9. Anka Company has two service departments, Maintenance Department and Personnel Department, and two producing departments, X and Y. The Maintenance Department costs of $240,000 are allocated on the basis of standard service hours used. The Personnel Department costs of $36,000 are allocated on the basis of number of employees. The direct costs of Departments X and Y are $36,000 and $60,000, respectively. Data on standard service-hours and number of employees are as follows:

Maint. Dept. Person. Dept. Dept. X Dept. Y
Standard service hours used 200 100 600 300
Number of employees 5 10 45 45

a) Using the direct method, calculate the cost of the Personnel Department allocated to Department X and to Department Y.
b) Using the direct method, calculate the cost of the Maintenance Department allocated to Department X and to Department Y.


10. Tracey Sales Co. has predicted the following costs for this year for 500,000 units:

Manufacturing Selling and Administrative
Variable $ 800,000 $250,000
Fixed 1,200,000 300,000
Total $2,000,000 $550,000

a) What is the markup on variable manufacturing costs needed to break even?
b) What is the markup on selling and administrative costs needed to break even?

11. The following information pertains to an item sold by Fritz Company:

Budget Actual
Unit sales 4,000 3,800
Unit selling price $800 $840
Unit standard variable costs $320

a. Determine the sales price variance (be sure to include F or U).
b. Determine the sales volume variance (be sure to include F or U).




12. Willowbrook Company has the following data for this year:

Bottling Division Mixing Division
Average operating assets $320,000 $ 800,000
Contribution margin 160,000 500,000
Operating income 80,000 120,000
Sales 500,000 1,300,000
Weighted-average cost of capital 17% 17%

Willowbrook Company has a target ROI of 17 percent.

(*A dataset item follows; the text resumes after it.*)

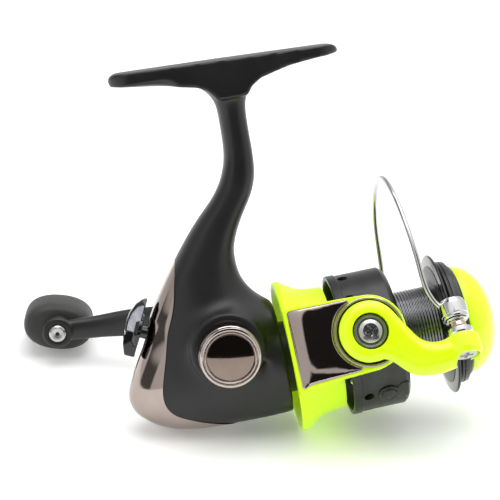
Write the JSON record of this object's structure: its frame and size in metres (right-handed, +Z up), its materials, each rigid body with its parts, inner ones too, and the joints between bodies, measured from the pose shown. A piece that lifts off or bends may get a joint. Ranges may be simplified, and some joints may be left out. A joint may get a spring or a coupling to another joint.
{
  "type": "spinning reel",
  "caption": "Front-drag spinning fishing reel with folding crank handle, spinning rotor with flip-over bail, sliding spool and rod foot.",
  "frame": {"origin": "the middle of the rod foot's seat face, mount foot_seat", "axes": "+X along the main shaft towards the spool, +Z up the stem towards the rod foot, +Y towards the crank handle"},
  "size_m": [0.1255, 0.1053, 0.1005],
  "materials": {
    "body_black": "satin black moulded plastic",
    "bronze_chrome": "gunmetal bronze plated",
    "neon_plastic": "bright yellow-green moulded plastic",
    "knob_rubber": "dark soft-touch rubber",
    "steel": "bright steel",
    "chrome_parts": "bright chrome",
    "brass_gear": "machined brass",
    "zinc_gear": "cast alloy",
    "spool_dark": "dark anodised, polished edges",
    "black_plastic": "gloss black plastic",
    "felt": "felt drag washers"
  },
  "bodies": {
    "reel_body": {"body_housing": "body_black", "side_cover": "body_black", "rear_cover": "bronze_chrome", "side_cover_screws": "steel", "drive_bearing_near": "steel", "drive_bearing_far": "steel", "pinion_bearing": "steel", "clutch_housing": "steel", "clutch_retainer": "steel", "clutch_rollers": "steel", "oscillation_axle": "steel"},
    "crank": {"drive_gear": "zinc_gear", "drive_shaft": "steel", "oscillation_pinion": "zinc_gear", "handle_cap": "bronze_chrome", "cap_disc": "bronze_chrome", "handle_hub": "body_black", "fold_pin": "steel"},
    "crank_arm": {"handle_arm": "body_black", "knob_axle": "steel"},
    "knob": {"handle_knob": "knob_rubber"},
    "oscillator": {"oscillation_gear": "zinc_gear"},
    "spool_shaft": {"main_shaft": "steel", "crosswind_block": "zinc_gear", "crosswind_screw": "steel", "spool_support": "brass_gear", "spool_shims": "steel", "click_pawl": "steel"},
    "spool": {"spool_body": "spool_dark", "spool_lip": "spool_dark", "line_clip": "black_plastic", "click_ring": "black_plastic", "drag_felts": "felt", "drag_discs": "steel", "drag_retainer": "steel", "drag_pressure_plate": "steel"},
    "drag_knob": {"drag_knob_base": "black_plastic", "drag_knob_cap": "neon_plastic", "drag_nut": "brass_gear", "drag_spring": "steel"},
    "rotor_unit": {"rotor": "neon_plastic", "rotor_nut": "brass_gear", "pinion_gear": "brass_gear", "clutch_sleeve": "steel", "arm_cover_near": "bronze_chrome", "arm_cover_far": "bronze_chrome", "arm_cover_pegs": "black_plastic", "bail_pivot_screws": "chrome_parts", "bail_springs": "steel"},
    "bail": {"bail_arm": "neon_plastic", "bail_holder": "neon_plastic", "bail_wire": "chrome_parts", "bail_cone": "chrome_parts", "roller_screw": "chrome_parts", "roller_bushing": "black_plastic"},
    "roller": {"line_roller": "chrome_parts"},
    "lever": {"anti_reverse_lever": "black_plastic"}
  },
  "joints": [
    {"name": "rotor_spin", "type": "hinge", "parent": "reel_body", "child": "rotor_unit", "pos_m": [0.01655, 0, -0.07923], "axis": [1, 0, 0], "continuous": true},
    {"name": "handle_turn", "type": "hinge", "parent": "reel_body", "child": "crank", "pos_m": [-0.01345, 0, -0.07136], "axis": [0, 1, 0], "continuous": true},
    {"name": "oscillation_turn", "type": "hinge", "parent": "reel_body", "child": "oscillator", "pos_m": [-0.02175, -0.006, -0.07509], "axis": [0, 1, 0], "continuous": true},
    {"name": "spool_slide", "type": "slide", "parent": "reel_body", "child": "spool_shaft", "axis": [1, 0, 0], "range_m": [-0.001, 0.007]},
    {"name": "spool_drag_spin", "type": "hinge", "parent": "spool_shaft", "child": "spool", "pos_m": [0.03155, 0, -0.07923], "axis": [1, 0, 0], "continuous": true},
    {"name": "drag_knob_turn", "type": "hinge", "parent": "spool_shaft", "child": "drag_knob", "pos_m": [0.04655, 0, -0.07923], "axis": [1, 0, 0], "range_deg": [-540, 180]},
    {"name": "bail_open", "type": "hinge", "parent": "rotor_unit", "child": "bail", "pos_m": [0.02135, 0, -0.07923], "axis": [0, 0.9455, -0.3256], "range_deg": [0, 110]},
    {"name": "line_roller_spin", "type": "hinge", "parent": "bail", "child": "roller", "pos_m": [0.04315, -0.02407, -0.07494], "axis": [0, 0.5739, 0.8189], "continuous": true},
    {"name": "handle_fold", "type": "hinge", "parent": "crank", "child": "crank_arm", "pos_m": [-0.01345, 0.033, -0.07136], "axis": [0.0262, 0, 0.9997], "range_deg": [-90, 0]},
    {"name": "knob_spin", "type": "hinge", "parent": "crank_arm", "child": "knob", "pos_m": [-0.05853, 0.06, -0.07017], "axis": [0, 1, 0], "continuous": true},
    {"name": "anti_reverse_switch", "type": "hinge", "parent": "reel_body", "child": "lever", "pos_m": [-0.03355, 0, -0.06502], "axis": [-0.896, 0, 0.444], "range_deg": [0, 40]}
  ],
  "couplings": [
    {"joint": "handle_turn", "follows": "rotor_spin", "ratio": -0.19355},
    {"joint": "oscillation_turn", "follows": "rotor_spin", "ratio": 0.12097}
  ]
}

Required: Calculate the following amounts for each division:
a. Operating investment turnover
b. ROI
c. Residual income


13. Budgeted sales of gloves for Perfect Fit Hands for the first six months of the year 2014 are as follows:

Months Unit Sales
January 700,000
February 820,000
March 760,000
April 720,000
May 1,280,000
June 1,500,000

The beginning inventory for 2014 is 210,000 units. The budgeted inventory at the end of a month is 30 percent of units to be sold the following month. 

Required: Prepare a purchases budget in units for each month, January through May.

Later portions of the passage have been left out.